Using the CNF Polymer with Fluorecent Dye to See Incorperation into Coral Tissue

Introduction

Cellulose nanofibrils (CNFs) are a polymer that uniquely integrates within the tissues of coral reefs, and when acompanied with a fluorecent dye, this incorperation can be visualized. This system provides a novel approach for tracking the successful delivery and incorperation of compounds into corals.

Methods

Small fragments of corals no larger than 0.5 cm, in this case 4 from Stylophora pistillata, were cut from a environmentally controlled laboratory aquarium hosting experimental coral subjects. Each fragment was then individually set cut-side down into a well from a 6-well glass plate using fast-setting super glue and covered with artificial sea water (which had previously been filtered through a 0.2 μm filter). Out of the 4 fragments, 1 was treated with 100 μl of the CNF polymer, 1 was treated with 100 μl of the CNF polymer and fluorecent dye, and the remaining 2 were left untreated as controls. These were then imaged under a Nikon Eclipse Ti-E inverted fluorescence microscope and analyzed.

Results

Upon analyzing the polyp treated with CNF and dye, successful incorperation of the CNF into coral tissues was observed through the fluorecence of the fluorecent dye observed under microscope analysis. Specific fluorecence lenses were applied to investigate the effect of the dye fluorecence under different wavelength colours. In each case, fluorence was present within the coral polyp, confirming CNF had properly integrated, along with the dye, into the coral.

Figure 1: Stylophora pistillata coral polyp with CNF and 0.5 dye visualized under white fluorecence using a Nikon Eclipse Ti-E inverted fluorescence microscope.

Figure 2: Stylophora pistillata coral polyp with CNF and 0.5 dye visualized under green fluorescent protein (GFP) fluorecence using a Nikon Eclipse Ti-E inverted fluorescence microscope.

Figure 3: Stylophora pistillata coral polyp with CNF and 0.5 dye visualized under chloroplast fluorecence using a Nikon Eclipse Ti-E inverted fluorescence microscope.

Figure 4: Stylophora pistillata coral polyp with CNF and 0.5 dye visualized under dapi fluorecence using a Nikon Eclipse Ti-E inverted fluorescence microscope.

Figure 5: Stylophora pistillata coral polyp with CNF and 0.5 dye visualized more enhanced under dapi fluorecence using a Nikon Eclipse Ti-E inverted fluorescence microscope.

Figure 6: Stylophora pistillata coral polyp with CNF and 0.5 dye visualized under dapi fluorecence using a Nikon Eclipse Ti-E inverted fluorescence microscope at x20 magnification.
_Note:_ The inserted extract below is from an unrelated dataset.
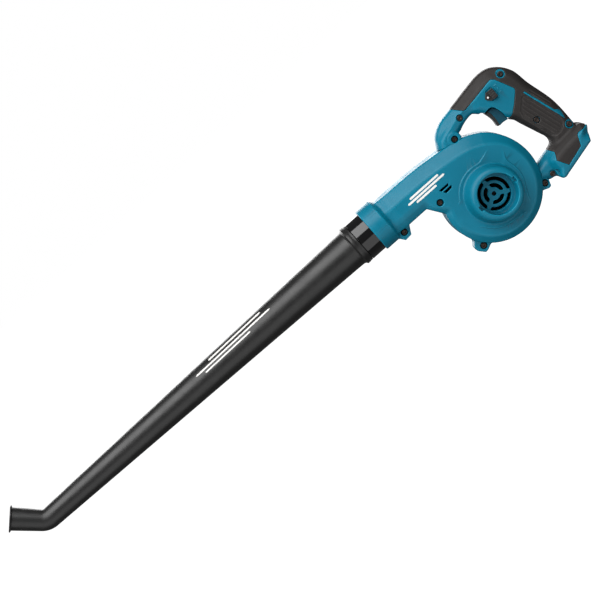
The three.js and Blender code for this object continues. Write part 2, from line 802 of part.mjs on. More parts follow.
// The straight cone, the elbow and the short tip that turns up at its end.
function nozzleForm(inset) {
  const past = inset > 0 ? EPS : 0;
  const cone = turnedX(tubeProfile(inset, TUBE.mouth + past));
  const { bend, tip, flange } = TUBE_RADIUS;
  const flareEnd = TIP_LENGTH + past;
  const profile = [
    [0, 0],
    [bend - inset, 0],
    [tip - inset, TIP_LENGTH - TIP_FLANGE],
  ];
  if (inset > 0) {
    profile.push([tip - inset, flareEnd], [0, flareEnd]);
  } else {
    profile.push([flange, TIP_LENGTH - TIP_FLANGE], [flange, TIP_LENGTH], [0, TIP_LENGTH]);
  }
  const spout = new THREE.LatheGeometry(ringed(profile), 28);
  spout.rotateZ(Math.PI / 2);
  spout.rotateY(radians(TIP_ANGLE));
  spout.translate(TUBE.bend, 0, AXIS_Z);
  const elbow = new THREE.SphereGeometry(bend - inset, 20, 12);
  elbow.translate(TUBE.bend, 0, AXIS_Z);
  return joined(cone, solid(elbow), solid(spout));
}

function nozzleTube() {
  return nozzleForm(0).subtract(nozzleForm(TUBE.wall));
}

// ---- Screws ----
const SOCKET = { radius: 1.6, depth: 2.4 };
function screw({ x, z, face }, tip = SCREW.tip) {
  const top = face + SCREW.sunk;
  const body = turnedY([
    [0, top],
    [SCREW.head - SCREW.relief, top],
    [SCREW.head, top + SCREW.relief],
    [SCREW.head, top + SCREW.height - GAP],
    [SCREW.shank, top + SCREW.height - GAP],
    [SCREW.shank, tip],
    [0, tip],
  ], { x, z }, 9);
  const socket = new THREE.CylinderGeometry(SOCKET.radius, SOCKET.radius, SOCKET.depth, 6);
  socket.translate(x, top, z);
  return body.subtract(solid(socket));
}

function coverScrew({ x, z }) {
  const { end, cover } = MOTOR;
  const body = turnedY([
    [0, end - 13],
    [SCREW.shank, end - 13],
    [SCREW.shank, cover - COVER_HEAD.floor + GAP],
    [SCREW.head, cover - COVER_HEAD.floor + GAP],
    [SCREW.head, cover - COVER_HEAD.edge],
    [SCREW.head - SCREW.relief, cover - COVER_HEAD.top],
    [0, cover - COVER_HEAD.top],
  ], { x, z }, 9);
  const socket = new THREE.CylinderGeometry(SOCKET.radius, SOCKET.radius, SOCKET.depth, 6);
  socket.translate(x, cover - COVER_HEAD.top, z);
  return body.subtract(solid(socket));
}

// ---- Assembly ----
const blower = new THREE.Group();

function put(name, body, material) {
  const mesh = new THREE.Mesh(geometryOf(body), material);
  mesh.name = name;
  blower.add(mesh);
}

const shells = fanCase();
put('fan_case_left', shells.intersect(LEFT_SIDE), TEAL);
put('fan_case_right', shells.intersect(RIGHT_SIDE), TEAL);
put('intake_grille', grille(), TEAL);
put('impeller', impeller(), INNER_BLACK);
put('impeller_nut', impellerNut(), STEEL);
put('motor_shaft', motorShaft(), STEEL);
put('motor_can', motorCan(), STEEL);
put('front_bearing', bearing(BEARINGS.front), STEEL);
put('rear_bearing', bearing(BEARINGS.rear), STEEL);
put('rotor_core', rotorCore(), COPPER);
put('motor_cover', motorCover(), TEAL);

const handle = handleShell();
put('handle_shell_left', handle.intersect(LEFT_SIDE), TEAL);
put('handle_shell_right', handle.intersect(RIGHT_SIDE), TEAL);
const skin = overmould();
put('grip_overmould_left', skin.intersect(LEFT_SIDE), SOFT_BLACK);
put('grip_overmould_right', skin.intersect(RIGHT_SIDE), SOFT_BLACK);

put('trigger', trigger(), DARK_TEAL);
put('trigger_switch', switchBody(), INNER_BLACK);
put('selector_lever', selectorLever(), SOFT_BLACK);
put('selector_pin', selectorPin(), STEEL);
put('terminal_block', terminalBlock(), INNER_BLACK);
put('terminal_blade_left', terminalBlade(-1), COPPER);
put('terminal_blade_right', terminalBlade(1), COPPER);
put('controller_board', controllerBoard(), BOARD_GREEN);
put('switch_lead_left', lead(-3), RUBBER);
put('switch_lead_right', lead(3), RUBBER);

put('nozzle_seal', sealRing(), RUBBER);
put('nozzle_connector', connector(), GLOSS_BLACK);
put('nozzle_tube', nozzleTube(), SATIN_BLACK);

for (const [name, place] of Object.entries({ ...CASE_SCREWS, ...HANDLE_SCREWS })) {
  put(name, screw(place), SCREW_STEEL);
}
motorScrewPlaces().forEach((place, i) => put(`motor_cover_screw_${i + 1}`, coverScrew(place), SCREW_STEEL));

export default blower;
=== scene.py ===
"""Leaf blower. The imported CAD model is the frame: it sets where everything is and how it moves.

Each visible piece is a moulded part, so each is written here as a field: a function of X, Y and Z that
is negative inside the plastic and positive outside, and about the distance to the surface near it.
Fields join, cut and round into each other, and net() lays a mesh on the place where a field is zero.
Millimetres here, metres on the meshes. X runs along the nozzle, Y across the tool with the motor at +Y,
and Z points up.
"""
import json
import math

import bpy
import numpy as np
from mathutils import Matrix, Vector


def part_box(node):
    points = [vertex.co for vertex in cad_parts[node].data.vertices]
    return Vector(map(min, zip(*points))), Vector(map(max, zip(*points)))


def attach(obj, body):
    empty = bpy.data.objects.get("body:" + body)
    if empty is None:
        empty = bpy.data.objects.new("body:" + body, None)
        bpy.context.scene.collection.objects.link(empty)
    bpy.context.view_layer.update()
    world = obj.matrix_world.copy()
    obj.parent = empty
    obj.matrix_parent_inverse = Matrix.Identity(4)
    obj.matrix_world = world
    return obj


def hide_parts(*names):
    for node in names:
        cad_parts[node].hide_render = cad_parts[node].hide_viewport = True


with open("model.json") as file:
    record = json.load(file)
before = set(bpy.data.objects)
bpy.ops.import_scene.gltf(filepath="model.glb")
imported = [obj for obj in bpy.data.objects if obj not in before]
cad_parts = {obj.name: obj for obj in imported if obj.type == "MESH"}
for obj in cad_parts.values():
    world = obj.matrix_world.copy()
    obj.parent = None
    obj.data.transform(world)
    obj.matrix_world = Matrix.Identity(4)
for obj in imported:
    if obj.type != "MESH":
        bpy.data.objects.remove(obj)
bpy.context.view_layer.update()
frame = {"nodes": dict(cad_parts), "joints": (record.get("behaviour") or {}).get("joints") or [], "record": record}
MM = 0.001
ROUGH_CUT = 1.0  # coarser meshes while trying things


# ---- Places read from the frame, in millimetres ----
def span(node):
    low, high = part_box(node)
    return np.array(low) / MM, np.array(high) / MM


def joint_place(name):
    return [p / MM for p in next(j for j in frame["joints"] if j["name"] == name)["pos_m"]]


def centre(node):
    low, high = span(node)
    return (low + high) / 2


FAN_X, _, FAN_Z = joint_place("fan_spin")
AXIS_Z = joint_place("nozzle_twist")[2]
PIVOT_X, _, PIVOT_Z = joint_place("selector_turn")
CASE_LOW, CASE_HIGH = span("fan_case_left")
MOTOR_END = span("fan_case_right")[1][1]
COVER_LOW, COVER_HIGH = span("motor_cover")
CONNECTOR_LOW, CONNECTOR_HIGH = span("nozzle_connector")
GRILLE_LOW, GRILLE_HIGH = span("intake_grille")
HANDLE_LOW, HANDLE_HIGH = span("handle_shell_left")
GRIP_LOW, GRIP_HIGH = span("grip_overmould_left")
TRIGGER_LOW, TRIGGER_HIGH = span("trigger")

CASE_HALF = 30  # half widths across the tool
GRIP_HALF = 17.5
DOCK_HALF = 30
WALL = 3
SKIN_DEPTH = 2.8  # thickness of the soft overmould
SEAM = 0.15  # half of the gap where two mouldings meet
RIM_Y = CASE_LOW[1]  # outer end of the intake snout
COLLAR_FRONT = CASE_LOW[0]
COLLAR_RADIUS = CASE_HIGH[2] - AXIS_Z


# ---- Joining and rounding fields ----
def both(a, b, radius=0.4):
    """Where a and b overlap, with the edge between them rounded."""
    inside = np.minimum(np.maximum(a, b), -radius)
    return inside + np.hypot(np.maximum(a + radius, 0), np.maximum(b + radius, 0))


def either(a, b, radius=0.4):
    """a and b joined, with a fillet between them."""
    return -both(-a, -b, radius)


def without(a, b, radius=0.4):
    """a with b cut out of it."""
    return both(a, -b, radius)


def step(low, high, value):
    """Rises smoothly from 0 at low to 1 at high."""
    t = np.clip((value - low) / (high - low), 0, 1)
    return t * t * (3 - 2 * t)


def disc(x, z, cx, cz, radius):
    return np.hypot(x - cx, z - cz) - radius


def stroke(x, z, start, end, radius):
    """A straight stroke with round ends, in X and Z."""
    (ax, az), (bx, bz) = start, end
    t = np.clip(((x - ax) * (bx - ax) + (z - az) * (bz - az)) / ((bx - ax) ** 2 + (bz - az) ** 2), 0, 1)
    return np.hypot(x - ax - t * (bx - ax), z - az - t * (bz - az)) - radius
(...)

Figure 7: Stylophora pistillata coral polyp with CNF and 0.5 dye visualized under dapi fluorecence using a Nikon Eclipse Ti-E inverted fluorescence microscope at x40 magnification.

Discussion

The indication of successful polymer incorperation provides hope that this mechanism can be used to accurately and efficiently monitor the incorperation of substances and molecules, bound to the polymer, into coral and tracked using the fluorecent dye.

However, significant damage was observed between the coral fragments that were treated versus the controls, with many of the coral polyps in the CNF+dye treatment being retreated, compared to only few in the CNF treatment, and where no polyps were harmed in the controls. This suggests that the concentration of dye applied was harmful to the coral, either initially or following fluorescence exposure by chemical reactions. Thus, less dye should be used in the future. Following analyses should consider a smaller concentrtaion of dye yet still significant enough to view fluoresence.